* start Data section *

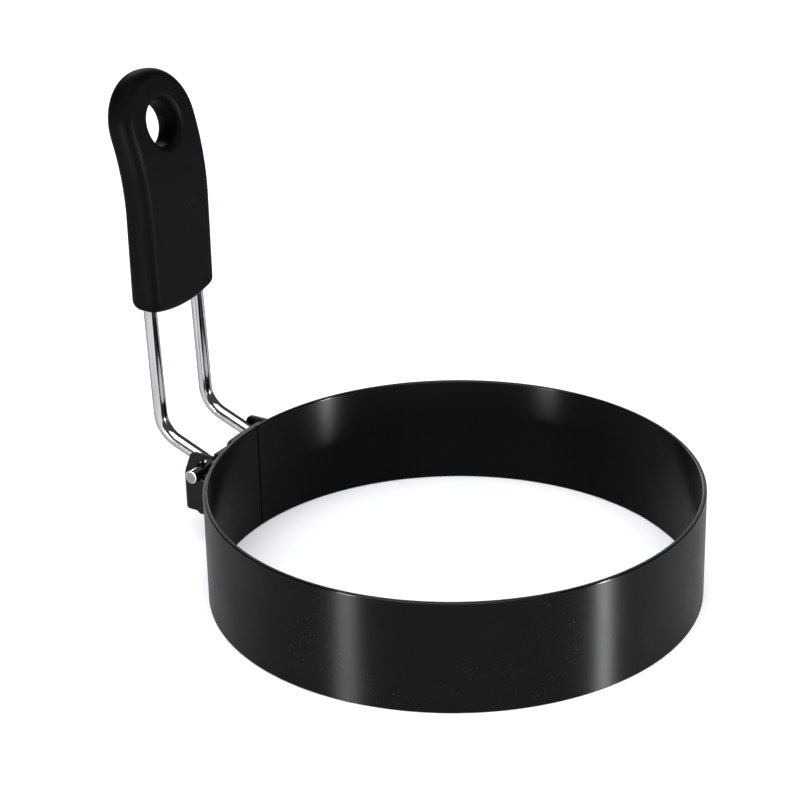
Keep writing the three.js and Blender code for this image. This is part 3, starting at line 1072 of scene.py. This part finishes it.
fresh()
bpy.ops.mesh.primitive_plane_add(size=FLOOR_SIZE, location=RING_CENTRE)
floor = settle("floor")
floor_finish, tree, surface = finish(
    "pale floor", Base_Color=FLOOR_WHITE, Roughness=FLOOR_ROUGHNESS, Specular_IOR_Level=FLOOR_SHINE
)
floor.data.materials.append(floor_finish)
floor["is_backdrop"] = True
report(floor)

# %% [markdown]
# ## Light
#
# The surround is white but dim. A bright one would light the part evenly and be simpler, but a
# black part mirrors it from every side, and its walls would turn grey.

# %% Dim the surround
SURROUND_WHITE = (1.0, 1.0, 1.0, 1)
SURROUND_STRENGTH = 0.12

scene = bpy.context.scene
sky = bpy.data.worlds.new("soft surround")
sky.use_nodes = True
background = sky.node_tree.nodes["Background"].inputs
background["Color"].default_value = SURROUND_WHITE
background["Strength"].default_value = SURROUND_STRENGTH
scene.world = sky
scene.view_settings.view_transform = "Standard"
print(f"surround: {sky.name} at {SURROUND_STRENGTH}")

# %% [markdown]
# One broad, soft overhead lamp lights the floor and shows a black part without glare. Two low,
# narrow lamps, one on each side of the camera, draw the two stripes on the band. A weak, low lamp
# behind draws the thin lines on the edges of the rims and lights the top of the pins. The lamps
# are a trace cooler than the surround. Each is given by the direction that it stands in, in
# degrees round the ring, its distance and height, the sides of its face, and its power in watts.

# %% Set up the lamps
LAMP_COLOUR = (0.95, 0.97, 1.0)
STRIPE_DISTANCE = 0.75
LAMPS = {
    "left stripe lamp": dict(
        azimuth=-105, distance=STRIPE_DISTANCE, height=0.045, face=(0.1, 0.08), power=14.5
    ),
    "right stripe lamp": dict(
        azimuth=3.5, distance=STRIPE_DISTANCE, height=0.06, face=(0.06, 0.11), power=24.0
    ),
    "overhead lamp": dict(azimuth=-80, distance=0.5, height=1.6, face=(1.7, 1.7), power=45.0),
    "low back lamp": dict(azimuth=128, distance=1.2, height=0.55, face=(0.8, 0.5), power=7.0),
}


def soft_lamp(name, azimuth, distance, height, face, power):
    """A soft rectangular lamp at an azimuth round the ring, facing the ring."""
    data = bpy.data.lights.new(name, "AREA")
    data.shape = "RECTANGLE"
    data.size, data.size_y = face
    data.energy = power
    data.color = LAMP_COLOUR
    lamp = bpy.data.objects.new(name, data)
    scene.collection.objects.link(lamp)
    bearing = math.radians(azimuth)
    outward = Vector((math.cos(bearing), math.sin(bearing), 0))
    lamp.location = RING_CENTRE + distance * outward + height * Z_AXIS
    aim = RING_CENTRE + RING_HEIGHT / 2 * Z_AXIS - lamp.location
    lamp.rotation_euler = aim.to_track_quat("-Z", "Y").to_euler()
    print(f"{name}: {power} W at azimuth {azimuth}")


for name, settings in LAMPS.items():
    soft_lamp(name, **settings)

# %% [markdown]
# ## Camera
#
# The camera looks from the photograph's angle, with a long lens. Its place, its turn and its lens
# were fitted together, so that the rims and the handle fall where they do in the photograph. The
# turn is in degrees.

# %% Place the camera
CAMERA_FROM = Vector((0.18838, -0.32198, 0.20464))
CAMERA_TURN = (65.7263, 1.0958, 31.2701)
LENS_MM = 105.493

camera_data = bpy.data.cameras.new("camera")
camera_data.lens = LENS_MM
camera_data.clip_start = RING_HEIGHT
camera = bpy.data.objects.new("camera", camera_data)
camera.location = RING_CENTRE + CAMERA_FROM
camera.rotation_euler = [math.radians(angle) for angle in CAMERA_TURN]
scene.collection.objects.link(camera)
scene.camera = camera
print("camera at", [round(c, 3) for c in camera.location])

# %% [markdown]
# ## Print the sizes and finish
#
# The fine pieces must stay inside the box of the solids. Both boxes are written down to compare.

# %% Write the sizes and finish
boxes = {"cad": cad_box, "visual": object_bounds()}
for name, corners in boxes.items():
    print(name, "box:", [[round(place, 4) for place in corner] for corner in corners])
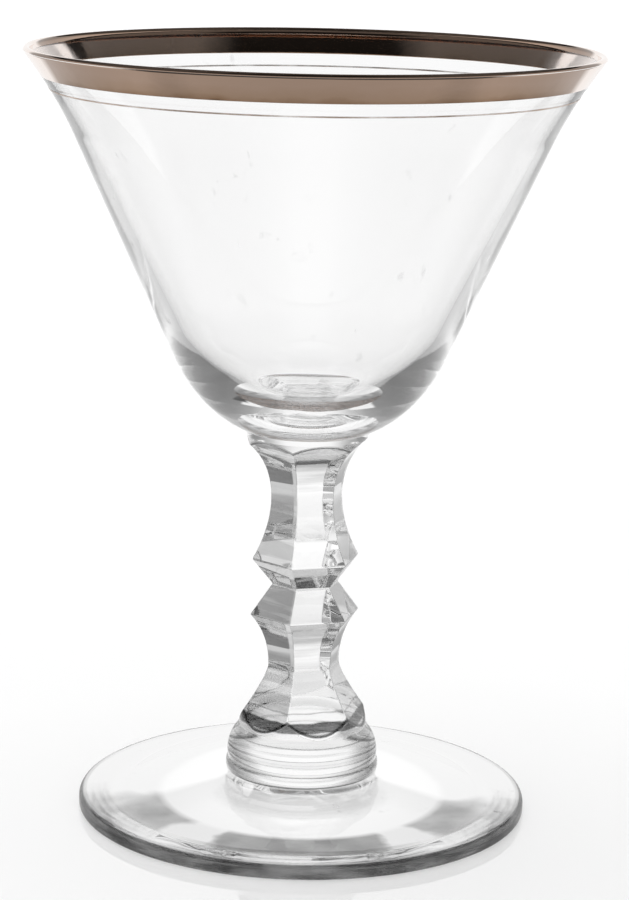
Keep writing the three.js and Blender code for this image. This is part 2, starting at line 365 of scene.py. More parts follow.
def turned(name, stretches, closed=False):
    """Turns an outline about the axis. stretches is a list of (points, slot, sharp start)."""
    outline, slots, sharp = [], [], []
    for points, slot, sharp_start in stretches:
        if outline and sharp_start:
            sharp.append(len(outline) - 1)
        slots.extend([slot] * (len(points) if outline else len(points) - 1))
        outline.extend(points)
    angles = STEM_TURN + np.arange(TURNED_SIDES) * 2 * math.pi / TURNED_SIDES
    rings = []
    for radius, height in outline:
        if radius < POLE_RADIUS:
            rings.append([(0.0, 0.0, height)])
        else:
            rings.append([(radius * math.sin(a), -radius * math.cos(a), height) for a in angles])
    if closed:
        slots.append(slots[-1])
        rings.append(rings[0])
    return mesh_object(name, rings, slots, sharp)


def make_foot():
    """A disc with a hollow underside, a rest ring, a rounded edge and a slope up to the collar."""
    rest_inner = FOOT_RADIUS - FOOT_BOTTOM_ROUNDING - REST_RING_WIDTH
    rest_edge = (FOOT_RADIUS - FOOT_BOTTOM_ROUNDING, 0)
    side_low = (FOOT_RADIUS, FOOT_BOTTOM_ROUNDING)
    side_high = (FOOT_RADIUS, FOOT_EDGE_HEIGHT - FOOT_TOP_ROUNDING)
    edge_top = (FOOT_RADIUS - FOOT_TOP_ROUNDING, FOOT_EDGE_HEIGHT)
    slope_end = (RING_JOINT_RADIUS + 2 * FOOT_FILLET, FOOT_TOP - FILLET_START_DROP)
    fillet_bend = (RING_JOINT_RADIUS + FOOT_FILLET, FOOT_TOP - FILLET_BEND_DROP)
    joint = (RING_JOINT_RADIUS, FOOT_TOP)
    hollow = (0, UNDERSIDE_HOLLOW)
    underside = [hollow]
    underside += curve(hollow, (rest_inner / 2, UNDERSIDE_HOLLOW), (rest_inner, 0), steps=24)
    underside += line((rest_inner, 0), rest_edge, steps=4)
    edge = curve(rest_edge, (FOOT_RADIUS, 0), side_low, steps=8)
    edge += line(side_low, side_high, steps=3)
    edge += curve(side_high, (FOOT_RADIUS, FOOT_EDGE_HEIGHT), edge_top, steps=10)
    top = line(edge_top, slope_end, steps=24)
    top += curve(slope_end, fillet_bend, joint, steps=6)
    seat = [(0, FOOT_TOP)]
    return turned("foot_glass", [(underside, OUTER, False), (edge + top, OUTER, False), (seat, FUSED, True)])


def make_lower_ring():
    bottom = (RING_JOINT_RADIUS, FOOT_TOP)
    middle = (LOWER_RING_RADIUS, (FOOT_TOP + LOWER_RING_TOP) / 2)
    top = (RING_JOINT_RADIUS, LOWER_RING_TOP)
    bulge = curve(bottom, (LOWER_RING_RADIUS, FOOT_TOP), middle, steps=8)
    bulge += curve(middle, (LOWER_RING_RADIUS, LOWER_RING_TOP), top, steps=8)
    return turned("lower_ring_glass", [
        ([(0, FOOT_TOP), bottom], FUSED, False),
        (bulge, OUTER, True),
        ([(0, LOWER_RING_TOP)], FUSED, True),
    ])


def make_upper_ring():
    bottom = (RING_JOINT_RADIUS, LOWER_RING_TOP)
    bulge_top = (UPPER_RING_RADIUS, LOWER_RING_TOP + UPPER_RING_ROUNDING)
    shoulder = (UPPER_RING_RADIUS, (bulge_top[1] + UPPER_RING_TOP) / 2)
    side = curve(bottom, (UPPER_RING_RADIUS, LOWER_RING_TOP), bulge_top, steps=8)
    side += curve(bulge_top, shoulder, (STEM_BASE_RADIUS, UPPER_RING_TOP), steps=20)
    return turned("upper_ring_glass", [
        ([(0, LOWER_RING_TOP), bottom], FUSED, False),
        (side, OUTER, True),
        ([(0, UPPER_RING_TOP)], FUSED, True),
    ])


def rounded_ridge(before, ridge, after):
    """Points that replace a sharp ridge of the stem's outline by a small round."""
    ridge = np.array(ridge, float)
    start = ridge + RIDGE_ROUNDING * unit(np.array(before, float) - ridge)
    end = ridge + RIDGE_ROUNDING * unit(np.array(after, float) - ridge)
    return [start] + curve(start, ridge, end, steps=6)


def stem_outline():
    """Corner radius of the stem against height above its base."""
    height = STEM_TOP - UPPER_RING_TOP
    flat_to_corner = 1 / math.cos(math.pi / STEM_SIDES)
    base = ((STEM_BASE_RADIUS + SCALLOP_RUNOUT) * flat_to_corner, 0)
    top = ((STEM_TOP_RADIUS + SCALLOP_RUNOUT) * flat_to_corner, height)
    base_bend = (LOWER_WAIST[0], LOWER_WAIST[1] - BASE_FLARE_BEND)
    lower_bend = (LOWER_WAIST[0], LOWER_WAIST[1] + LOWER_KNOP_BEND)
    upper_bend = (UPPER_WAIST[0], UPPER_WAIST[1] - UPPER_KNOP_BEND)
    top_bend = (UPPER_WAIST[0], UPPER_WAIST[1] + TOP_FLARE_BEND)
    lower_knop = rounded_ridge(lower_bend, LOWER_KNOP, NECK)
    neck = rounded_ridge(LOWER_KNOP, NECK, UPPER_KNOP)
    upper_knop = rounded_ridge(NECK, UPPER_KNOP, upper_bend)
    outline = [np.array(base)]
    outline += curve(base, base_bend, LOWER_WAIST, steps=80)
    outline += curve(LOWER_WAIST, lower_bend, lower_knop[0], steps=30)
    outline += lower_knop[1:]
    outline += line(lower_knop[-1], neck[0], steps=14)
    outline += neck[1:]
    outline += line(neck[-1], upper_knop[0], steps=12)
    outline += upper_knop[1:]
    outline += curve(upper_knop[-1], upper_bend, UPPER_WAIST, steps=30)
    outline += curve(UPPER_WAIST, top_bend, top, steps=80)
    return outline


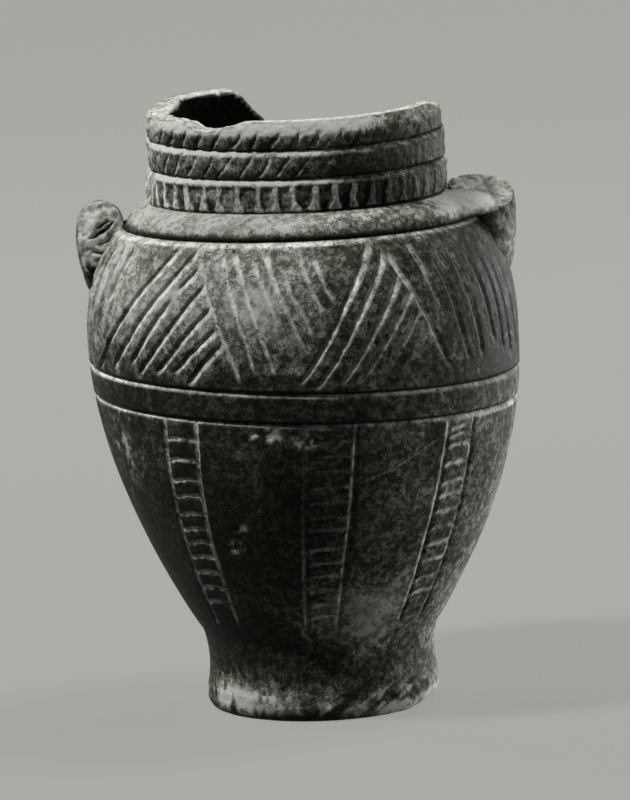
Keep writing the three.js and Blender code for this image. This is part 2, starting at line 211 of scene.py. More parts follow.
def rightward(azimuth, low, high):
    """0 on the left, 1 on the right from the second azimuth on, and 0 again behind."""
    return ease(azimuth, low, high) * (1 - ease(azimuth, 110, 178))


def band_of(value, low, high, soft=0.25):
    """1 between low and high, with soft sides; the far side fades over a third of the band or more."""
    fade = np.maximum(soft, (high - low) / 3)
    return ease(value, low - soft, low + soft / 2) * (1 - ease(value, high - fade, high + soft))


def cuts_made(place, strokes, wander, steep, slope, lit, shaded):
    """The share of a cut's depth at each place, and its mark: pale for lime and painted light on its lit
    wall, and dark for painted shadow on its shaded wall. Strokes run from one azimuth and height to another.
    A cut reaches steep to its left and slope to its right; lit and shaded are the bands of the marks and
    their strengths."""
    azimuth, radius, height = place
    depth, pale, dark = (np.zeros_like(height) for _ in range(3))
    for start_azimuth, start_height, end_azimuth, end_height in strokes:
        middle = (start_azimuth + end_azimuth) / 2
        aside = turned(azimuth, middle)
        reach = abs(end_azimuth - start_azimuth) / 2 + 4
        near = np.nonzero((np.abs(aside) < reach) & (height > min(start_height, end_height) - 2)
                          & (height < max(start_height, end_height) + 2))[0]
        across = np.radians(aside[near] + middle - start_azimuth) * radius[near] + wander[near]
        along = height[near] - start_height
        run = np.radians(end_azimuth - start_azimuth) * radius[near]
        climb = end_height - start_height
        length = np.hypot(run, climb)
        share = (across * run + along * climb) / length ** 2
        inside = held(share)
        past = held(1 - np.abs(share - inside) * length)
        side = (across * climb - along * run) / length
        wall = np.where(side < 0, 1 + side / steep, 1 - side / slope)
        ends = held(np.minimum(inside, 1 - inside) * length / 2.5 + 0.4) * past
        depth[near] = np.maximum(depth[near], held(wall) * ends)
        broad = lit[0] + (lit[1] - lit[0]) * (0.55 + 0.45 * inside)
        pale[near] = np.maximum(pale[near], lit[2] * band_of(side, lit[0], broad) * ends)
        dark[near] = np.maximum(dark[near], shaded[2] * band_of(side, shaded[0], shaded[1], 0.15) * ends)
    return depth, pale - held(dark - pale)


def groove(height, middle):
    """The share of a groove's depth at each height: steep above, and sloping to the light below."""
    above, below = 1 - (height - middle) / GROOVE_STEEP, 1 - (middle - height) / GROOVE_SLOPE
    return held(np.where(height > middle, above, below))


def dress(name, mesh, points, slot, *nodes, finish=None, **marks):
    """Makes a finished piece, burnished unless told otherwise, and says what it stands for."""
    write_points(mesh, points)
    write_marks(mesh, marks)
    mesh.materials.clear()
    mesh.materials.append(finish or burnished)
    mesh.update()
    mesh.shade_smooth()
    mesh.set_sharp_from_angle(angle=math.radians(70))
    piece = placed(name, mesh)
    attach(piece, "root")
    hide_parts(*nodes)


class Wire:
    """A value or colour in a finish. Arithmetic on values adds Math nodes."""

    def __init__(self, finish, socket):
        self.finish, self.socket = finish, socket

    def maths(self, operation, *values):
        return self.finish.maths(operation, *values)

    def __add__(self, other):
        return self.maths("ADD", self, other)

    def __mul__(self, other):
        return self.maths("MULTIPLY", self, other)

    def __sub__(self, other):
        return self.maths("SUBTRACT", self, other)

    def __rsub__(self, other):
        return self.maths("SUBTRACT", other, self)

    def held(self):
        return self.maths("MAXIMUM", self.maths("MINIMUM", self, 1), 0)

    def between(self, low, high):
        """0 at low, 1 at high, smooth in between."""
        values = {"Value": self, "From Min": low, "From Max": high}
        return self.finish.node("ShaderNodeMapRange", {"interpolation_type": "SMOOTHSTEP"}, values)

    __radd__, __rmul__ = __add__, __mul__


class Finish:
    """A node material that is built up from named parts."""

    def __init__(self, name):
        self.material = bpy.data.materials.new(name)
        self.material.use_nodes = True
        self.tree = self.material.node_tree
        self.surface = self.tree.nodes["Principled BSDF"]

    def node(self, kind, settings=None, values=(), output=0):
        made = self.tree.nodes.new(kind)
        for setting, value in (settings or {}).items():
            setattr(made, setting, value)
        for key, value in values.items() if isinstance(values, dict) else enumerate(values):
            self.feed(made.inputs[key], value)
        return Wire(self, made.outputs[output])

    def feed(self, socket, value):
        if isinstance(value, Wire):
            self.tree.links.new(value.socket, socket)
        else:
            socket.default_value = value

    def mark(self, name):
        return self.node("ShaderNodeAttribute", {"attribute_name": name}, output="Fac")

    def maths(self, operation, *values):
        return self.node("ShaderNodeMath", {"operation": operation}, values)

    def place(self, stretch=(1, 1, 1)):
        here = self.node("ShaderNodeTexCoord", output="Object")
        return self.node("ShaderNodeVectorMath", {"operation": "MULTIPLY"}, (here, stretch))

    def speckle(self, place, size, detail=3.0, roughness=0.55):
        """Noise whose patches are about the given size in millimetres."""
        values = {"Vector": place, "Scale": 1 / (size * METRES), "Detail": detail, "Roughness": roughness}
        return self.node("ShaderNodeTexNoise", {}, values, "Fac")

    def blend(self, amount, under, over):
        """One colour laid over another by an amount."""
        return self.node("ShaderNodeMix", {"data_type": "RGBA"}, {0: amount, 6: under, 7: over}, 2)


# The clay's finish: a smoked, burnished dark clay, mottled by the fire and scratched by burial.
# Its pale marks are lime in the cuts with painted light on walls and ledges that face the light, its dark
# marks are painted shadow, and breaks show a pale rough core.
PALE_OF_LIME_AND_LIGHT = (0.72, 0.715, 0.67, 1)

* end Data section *

• _What is expected_:
Write out, from the lines above, only those from the line with "211 of scene.py. More parts follow." to the line with "return ease(value, low", exactly as given, including the first and the last.

• _Reply to the exercise_:
Keep writing the three.js and Blender code for this image. This is part 2, starting at line 211 of scene.py. More parts follow.
def rightward(azimuth, low, high):
    """0 on the left, 1 on the right from the second azimuth on, and 0 again behind."""
    return ease(azimuth, low, high) * (1 - ease(azimuth, 110, 178))


def band_of(value, low, high, soft=0.25):
    """1 between low and high, with soft sides; the far side fades over a third of the band or more."""
    fade = np.maximum(soft, (high - low) / 3)
    return ease(value, low - soft, low + soft / 2) * (1 - ease(value, high - fade, high + soft))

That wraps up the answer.